O’Hara is a director’s dream, as the show’s director, Bartlett Sher, would likely attest. (Sher directed her twice before, in South Pacific and A Light in the Piazza.) O’Hara simply illuminates the stage, due as much to her lovely, expansive voice and physical beauty as to an uncanny ability to radiate sincerity in every scene. There is nary an ironic or subversive note in O’Hara’s performances, which makes her a near perfect choice for the veritable tear-jerker that is Madison County.
When The Bridges of Madison County was published as a novel in 1992, it ignited a passion in readers. Its popularity might be compared to the current captivation with Fifty Shades of Grey, except that Madison County offered a fantasy beyond sexual abandon. Deep, soul-reaching love is just as much the source of passion for its lovers. [After writing this, I noticed that Ben Brantley made the same analogy in his review. Either we’re thinking similarly, or it’s an obvious comparison.] The central relationship in Madison County is between Francesca and a handsome photographer named Robert Kincaid who visits Madison County on an assignment to photograph the area’s historic covered bridges. An immediate spark ignites between them and they begin a brief but intense relationship while Bud and the kids are away at a state fair. A movie adaptation in 1995, starring Meryl Streep and Clint Eastwood, was also a huge hit, and it’s not surprising that the next incarnation would be a musical. The grand emotional scale is just right for the heightened form of musicals, not to mention that nowadays every Hollywood production company has a Broadway division, eager to adapt the next high-grossing film.
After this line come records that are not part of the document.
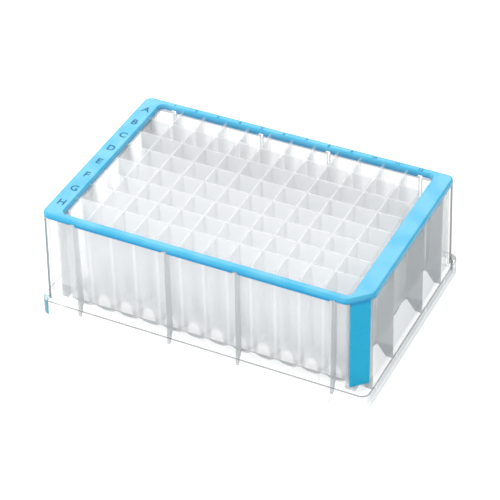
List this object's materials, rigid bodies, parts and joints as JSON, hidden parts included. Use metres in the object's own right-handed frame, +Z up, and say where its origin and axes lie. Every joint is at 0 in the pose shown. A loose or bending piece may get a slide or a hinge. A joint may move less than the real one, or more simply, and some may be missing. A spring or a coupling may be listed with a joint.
{
  "type": "deep-well plate",
  "caption": "See-through deep-well plate with square wells, standing skirt and a blue border with row letters and column numbers.",
  "frame": {"origin": "centre of the footprint, on the surface the plate stands on", "axes": "+X along the rows from column 1 to column 12, +Y from row H to row A, +Z up out of the wells"},
  "size_m": [0.1278, 0.0854, 0.044],
  "materials": {
    "clear_body": "natural see-through polypropylene, faintly cloudy",
    "blue_border": "satin sky-blue polypropylene",
    "print_ink": "dark blue print"
  },
  "bodies": {
    "root": {"plate_body": "clear_body", "border": "blue_border"}
  },
  "joints": []
}
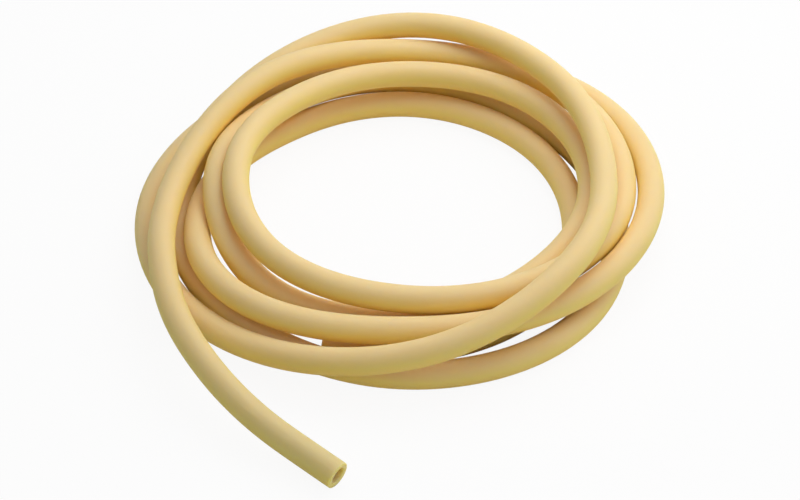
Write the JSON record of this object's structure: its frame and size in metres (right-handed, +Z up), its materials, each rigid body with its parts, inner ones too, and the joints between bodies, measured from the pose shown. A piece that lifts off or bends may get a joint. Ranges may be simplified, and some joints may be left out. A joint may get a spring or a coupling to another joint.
{
  "type": "rubber tubing coil",
  "caption": "Length of natural latex rubber laboratory tubing, wound by hand into a loose coil, its free end led out over the front to be pushed onto a nozzle or glass tube.",
  "frame": {"origin": "middle of the coil's footprint, free end included, on the surface that it lies on", "axes": "+Z up along the coil's axis, the free end leads out towards -Y, +X is to the right of it"},
  "size_m": [0.1992, 0.2317, 0.0366],
  "materials": {
    "latex": "soft matte, amber where light passes through it"
  },
  "bodies": {
    "root": {"tubing": "latex"}
  },
  "joints": []
}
The Broadway production of Madison County, which ran last summer at Williamstown Theatre Festival, features a score by Jason Robert Brown and a book by Marsha Norman, each a seasoned musical writer. In their partnership, those grand emotions that made the novel and film memorable transfer believably through song and dialogue. Steven Pasquale, imbued with a powerful singing voice and chiseled bone structure, stars as Robert, ensuring that Francesca’s reasons for having an extra-marital affair are well understood if not justified. Pasquale and O’Hara collaborated previously (on the musical Far From Heaven) and their onstage chemistry is authentic and palpable. All of these elements work together and convey a heartfelt love story where it could easily have been contrived or saccharine.
The show also finds room for laughs, very much needed in a work this heart-tugging. One comic moment happens early on in a frenetic family scene. As Bud and the kids get ready to leave the house for their drive to the state fair, Bud spills a package of ice all over the floor. It happens suddenly, making me, and I imagine others in the audience, wonder if it had been an accident. A moment later, in sung conversation, Bud asks how Francesca will spend the upcoming days without him. Francesca mentions a few things, then adds, “Or I might spend three days cleaning up this ice.” Staged, indeed, but delivered cleverly toward a joke. The line also indicates how resigned Francesca has become to a life of housework.
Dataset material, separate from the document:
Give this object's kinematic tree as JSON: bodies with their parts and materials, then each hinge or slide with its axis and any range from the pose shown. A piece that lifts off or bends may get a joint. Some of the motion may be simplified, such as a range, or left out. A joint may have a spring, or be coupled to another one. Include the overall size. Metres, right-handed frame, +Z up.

The balance of humor to gravitas owes much to Director Bartlett Sher who does impressive work here. His last Broadway production was Golden Boy, Clifford Odets' beautiful and underrated play about an Italian-American teenager who trades in his violin for boxing gloves. Sher is a master at creating a swell of emotion onstage. Bridges could easily be a schmaltzy sap-fest. But it wasn't. The one change I’d suggest would be to shift the focus toward Robert. He is the traveler in search of purpose, and the experience of meeting Francesca is life-changing for him. Francesca, by contrast, has a rather complete life already – it may not be passion-filled, but it does include a husband and two children who love her.
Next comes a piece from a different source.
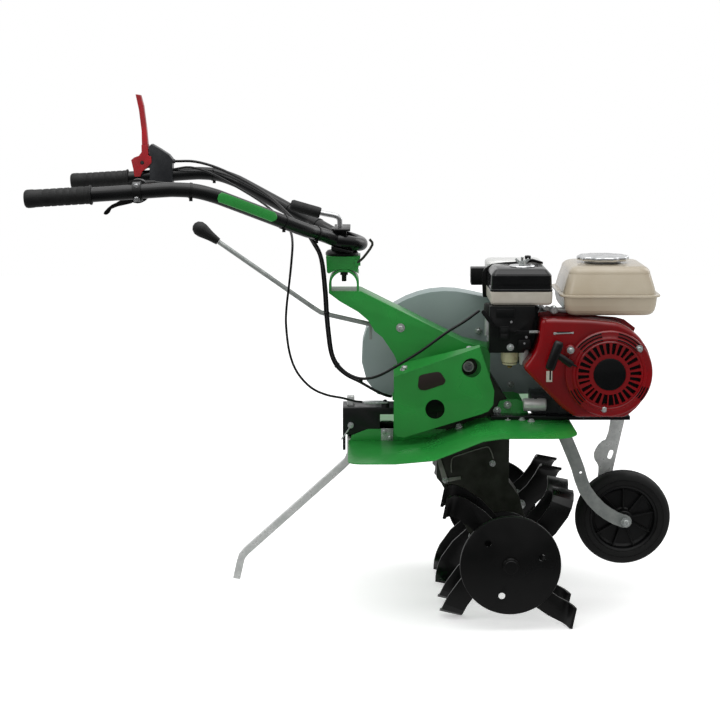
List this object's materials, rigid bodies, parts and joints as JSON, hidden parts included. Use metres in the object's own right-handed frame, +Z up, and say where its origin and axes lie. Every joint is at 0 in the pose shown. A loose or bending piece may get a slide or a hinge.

There was much to enjoy and even love about this production, and yet, I left the theater wondering, "Why was this made into a musical?" The fact remains that if you put a talented composer, writer, director, and pair of actors in a room together, they'll likely emerge with something beautiful. But there's something about adapting a major motion picture that feels so unnecessary, so redundant. Unless, of course, the vision is vastly different in its use of theatricality. Adaptations of novels are quite different, partly because fewer people read books than see movies, but also because the experience of reading is private and quiet; a staged performance therefore has the opportunity to offer a live interpretation of the written word. In Fun Home, Alison Bechdel's graphic memoir that found its musical incarnation at the Public Theater this year, the creative team of Janeane Tesori, Lisa Kron, and Sam Gold envisioned a musical that held the emotional core of the book while depicting the narrative in a completely original way.
Adaptations have for decades been a life force in theater. In fact, most of the long-running, influential Broadway shows have been adaptations, from Cats to Fiddler on the Roof to RENT. But the Hollywood takeover of Broadway has made adaptations – particularly of movies – the norm, unintentionally crowding out new work. Brian Yorkey and Tom Kitt are about to debut their second original musical, If/Then, following the success of their first (the Pulitzer-Prize winning Next to Normal). Kitt and Yorkey prove that audiences will embrace new work if the talent is there. Marsha Norman has all but rejected new musicals, asserting that audiences want something they already know. I'll admit that a recognizable movie title may be an easier sell, but I think audiences are just as on board for a great story with beautiful music. Jason Robert Brown does deliver on that front. His powerful duet “One Second and Million Miles” feels as emotionally riveted as the final song of his previous work, The Last Five Years, “Goodbye Until Tomorrow”. His composing talent is undeniable as is his ability to write new musicals. There's no argument that films are great and that some musicals adapted from films are beautiful. But they're overwhelming Broadway. There are great composer and lyricists writing new work right now if we look past the dizzying list of musicals lifted from films we already know.